Le projet n’a pas été publié à grande échelle. Il a reçu l’attention de la presse en ligne – incluant une parution dans le TIME Lightbox en 2011, un article dans le NPR Picture Show en 2012, et un autre dans la 3è éditon iPad du British Journal of Photography – mais jusqu’à maintenant rien n’a été publié pour un public africain ou dans une autre langue que l’Anglais. Je serai curieuse de savoir quelles seront les réactions du public marocain.

Pendant que j’étais au Maroc, j’imprimais les photos que je prenais et je les donnais aux femmes photographiées. Elles aimaient les regarder et appréciaient qu’on leur donne des photos d’elles et de leurs familles. Je leur montrais des extraits de mon travail afin qu’elles voient quel genre de photos je prenais et surtout comment je partageais les autres histoires. Sarah et moi dirigions aussi des ateliers par le biais d’organisations de femmes à Tanger et Khenifra, ateliers dans lesquels nous encouragions les femmes à faire leurs propres collages et à prendre leurs propres photos (en utilisant des appareils jetables que nous fournissions) et à échanger leurs intentions et leurs réactions aux photos des autres.

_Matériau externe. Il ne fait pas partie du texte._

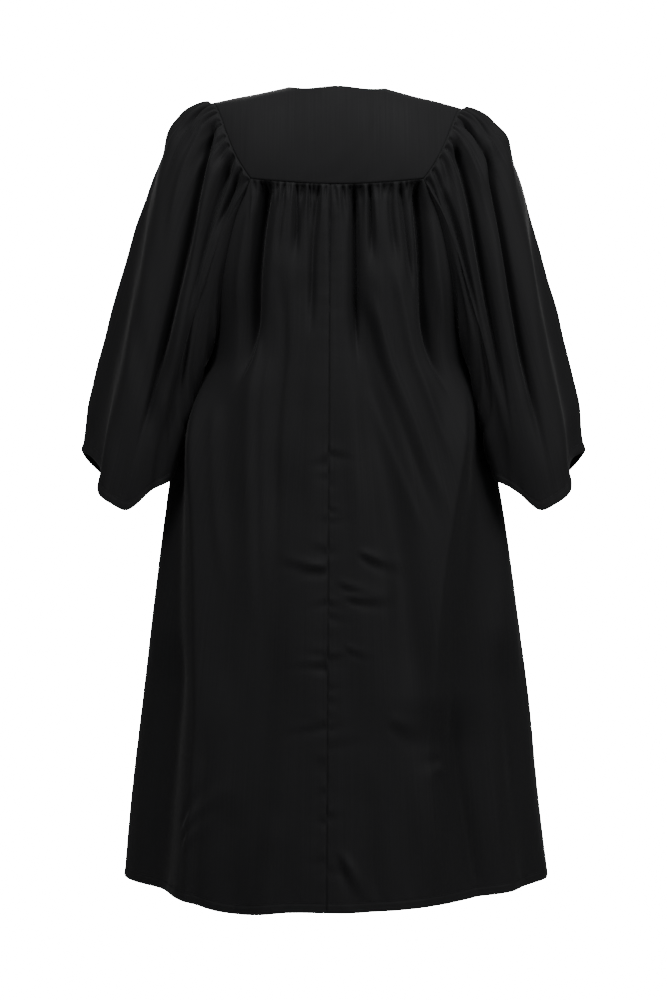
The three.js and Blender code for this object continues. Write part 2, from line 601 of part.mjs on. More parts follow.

Scènes et Types I © Tiana Markova-Gold
Scènes et Types I © Tiana Markova-Gold

Scènes et Types III © Tiana Markova-Gold
Scènes et Types III © Tiana Markova-Gold

Quelles sont vos actualités pour cet automne et 2014 ?

Une grande partie des textes de Sarah et de mes images sera publié dans un prochain numéro du Harper’s Magazine (automne/hiver 2013). J’ai aussi quelques projets en préparation dont une collaboration avec Susana Lei’ataua, une actrice et écrivain basée en Nouvelle Zélande.